Visual Arts: Painting as an Act of Loving Translation
David Ording, Reconocer. At Carroll and Sons, 450 Harrison Avenue, Boston, MA, through May 7th
By Daniel Bosch
Standing in the threshold of the single, large gallery of Carroll and Sons, I peer, across an emptiness, toward a wall partly covered in mirrored sheets of glass, and the image I see reflected there brings me a shimmer of recognition.
For I have been here before, only here is not the South End, but Madrid, where the wooden floor I cross to approach Velázquez’s Las Meninas is the floor of the Prado, and the steps I take bring me, in quick succession, first to an “ideal” viewing distance, from which the brush-strokes and oil that constitute La Infanta Margarita and the dwarf Maribola and Velázquez himself resolve into sharply human forms; then to free-throw distance, from which the figures and their setting are still legible but muddied, splotched, and facture-bearing; and finally to a spot so close to the canvas that none of the enchanting content of the painting is legible at all, and I feel as if I have pressed a copy of my favorite poem to my nose. At such an intimate distance, I am shocked to discover that Las Meninas is, after all, only paint on canvas.
But what a painting! The virtues of Velázquez’s masterpiece need no rehearsal, a fact that in itself might seem to raise doubts about the necessity of David Ording’s Las Meninas (after Velázquez), a rehearsal, if you will, in life-size, of the original, executed in reverse so that the mirrors on the opposite wall seem to show you a work you know cannot be present, and the present painting shows you a work you believe no one would ever commit.
Reconocer embraces the fact of Las Meninas at the same time that it rejects some super-hardened expectations. For Las Meninas (after Velázquez) is lush, is no illusion, is brighter and (of course) fresher than that painting in the Prado, is oddly nonchalant, hanging in Carroll and Sons as if hanging out, is as different from Velazquez’s masterpiece as it possibly be and still be itself, a new painting, boldly old.
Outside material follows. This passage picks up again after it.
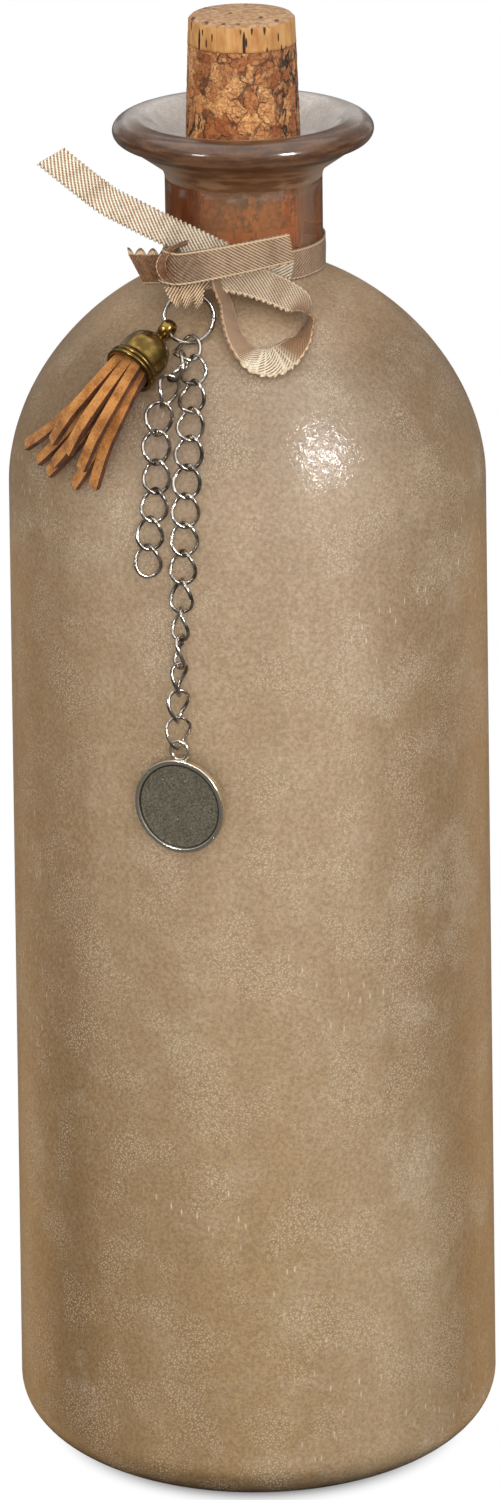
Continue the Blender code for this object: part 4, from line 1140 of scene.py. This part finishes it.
def area_lamp(name, place, target, size, power, soft=True, shiny=True):
    lamp = bpy.data.lights.new(name, "AREA")
    lamp.shape = "RECTANGLE"
    lamp.size, lamp.size_y = size
    lamp.energy = power
    item = new_object(name, lamp)
    item.location = place
    item.rotation_euler = (Vector(target) - Vector(place)).to_track_quat("-Z", "Y").to_euler()
    item.visible_diffuse = soft
    item.visible_glossy = shiny


def make_floor():
    builder = bmesh.new()
    bmesh.ops.create_circle(builder, cap_ends=True, segments=64, radius=3.0)
    floor = new_object("studio_floor", new_mesh("studio_floor", builder))
    material, tree = new_material("white_floor", Roughness=0.9, Specular_IOR_Level=0.0)
    away = spread(distance_from(object_places(tree)), FLOOR_SHADED, FLOOR_WHITE)
    path = node(tree, "ShaderNodeLightPath").outputs
    finish(tree, Base_Color=mixed(path["Is Glossy Ray"], (0.9, 0.9, 0.9, 1), (0.16, 0.15, 0.14, 1)))
    glow = node(tree, "ShaderNodeEmission", {"Color": (1, 1, 1, 1), "Strength": 1.0}).outputs[0]
    shaders = {0: times(away, path["Is Camera Ray"]), 1: tree.nodes["Principled BSDF"].outputs[0], 2: glow}
    both = fed("ShaderNodeMixShader", shaders).outputs[0]
    tree.links.new(both, tree.nodes["Material Output"].inputs["Surface"])
    floor.data.materials.append(material)


def make_world():
    world = bpy.data.worlds.new("white_studio")
    bpy.context.scene.world = world
    world.use_nodes = True
    tree = world.node_tree
    way = node(tree, "ShaderNodeTexCoord").outputs["Generated"]
    z = split(way)[2]
    path = node(tree, "ShaderNodeLightPath").outputs
    panels = grain(way, 2.6, 1.0)
    mirrored = maths("ADD", spread(z, 0.0, 0.9, 0.07, 0.55), spread(panels, 0.50, 0.58, 0.0, 0.40))
    lift = fed("ShaderNodeMix", {0: path["Is Glossy Ray"], 2: 0.42, 3: mirrored}).outputs[0]
    soft = fed("ShaderNodeBackground", {"Color": (1, 1, 1, 1), "Strength": lift}).outputs[0]
    white = node(tree, "ShaderNodeBackground", {"Color": (1, 1, 1, 1), "Strength": 1.0}).outputs[0]
    both = fed("ShaderNodeMixShader", {0: path["Is Camera Ray"], 1: soft, 2: white}).outputs[0]
    tree.links.new(both, tree.nodes["World Output"].inputs["Surface"])


def make_camera():
    lens = bpy.data.cameras.new("photograph_view")
    lens.lens = VIEW_LENS
    lens.sensor_width = 36
    lens.clip_start = 0.05
    lens.clip_end = 20
    camera = new_object("photograph_view", lens)
    turn = Matrix.Rotation(radians(90 - VIEW_PITCH), 4, "X") @ Matrix.Rotation(VIEW_ROLL, 4, "Z")
    camera.matrix_world = Matrix.Translation(VIEW_PLACE) @ turn
    bpy.context.scene.camera = camera


dress_bottle()
dress_cork()
dress_ribbon()
dress_chain()
dress_cap()
dress_strips()
dress_charm()
make_floor()
make_world()
area_lamp("front_soft", (0.12, -1.45, 0.75), (0, 0, 0.15), (0.9, 1.1), 13.4, shiny=False)
area_lamp("key_right", (0.60, -0.68, 0.74), (0, 0, 0.22), (0.22, 0.34), 10.0, soft=False)
area_lamp("key_left", (-0.62, -0.70, 0.78), (0, 0, 0.24), (0.20, 0.24), 3.0, soft=False)
area_lamp("top_soft", (0.0, 0.0, 1.15), (0, 0, 0.25), (1.4, 1.4), 5.5)
make_camera()
bpy.context.scene.view_settings.view_transform = "Standard"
The literary patron saint of Las Meninas (after Velázquez) is Jorge Luis Borges’s archly original Pierre Menard, who sought to write Cervantes’s Don Quixote, word for word but not to copy it. But as the palindromic title of this show indicates—once you recognize that Reconocer would read the same backward and forward if only letters worked that way—non-verbal fictions like Velázquez’s painting function differently than verbal fictions. The reversal of more than a letter or two entails a steep and rapid loss of communicative potential. The verbal is direction-dependent, is effective because read or heard one element after another, is time-bound: perhaps no other order has been more important to human beings than the order of audible and orthographic signs, and in return for our respect for such order, we are rewarded with a specificity and precision of communication that is not available in any non-verbal medium.
The rest of the visible world doesn’t work that way. Ording’s new painting is not after Las Meninas in the way one word comes after another. His Las Meninas (after Velázquez) demonstrates that the “syntax” and “diction” of objects in the visible world are reversible, and that translation across even a single axis of symmetry may be sufficient to establish a new work of art, to “add,” in the words of critic R. P. Blackmur, “to the stock of available reality.” A reversal this painstaking and attentive—it is no student’s exercise—boggles the eye, the mind, and the heart.
Even as we stand in a contemporary gallery, Reconocer estranges us from the art world, as if to remind us of the place painting once held in it. But Las Meninas (after Velázquez) isn’t an apt quotation. The pentimenti in the original may indicate the historical Velázquez’s struggles with an inverse composition, but the images of pentimenti Ording has taken his time to paint represent a different struggle. Ording may be Borgesian, but he is no Pierre Menard, whose triumph, if it is one, exists in a few shards. The nature of his effort is legible because it is whole and complete.
Reconocer bears comparison to that dazzling promenade of versions of Las Meninas in Barcelona’s Museu Picasso, but Ording’s painting reflects obsession and insight of a different character. The Museu Picasso’s phantasmagoric catalogue of more than50 takes on Velázquez’s masterpiece puts the 20th century’s great genius, of course, at the center of the solar system; Las Meninas is an opportunity for Picasso to arrange so many bright, energetic planets in his orbit.
In Reconocer, however, painting holds the center of gravity. In light of Ording’s strategy, Picasso’s catalogue seems to me anxiously, even frantically (and however appropriately) self-aggrandizing. Ording’s single canvas attests to singular purpose, to constancy, to concentration; part of the mystery of its power is how a struggle to be faithful in translation across a physical axis has yielded a temporal axis. No translation is ever the equal of its object, unless the object is love. To look back and forth from Las Meninas (after Velázquez) to the mirror that reflects it is to experience, simultaneously, a joy in Ording’s accomplishment and a longing based in recognition of its source, which is love—of Velázquez, of labor, of painting.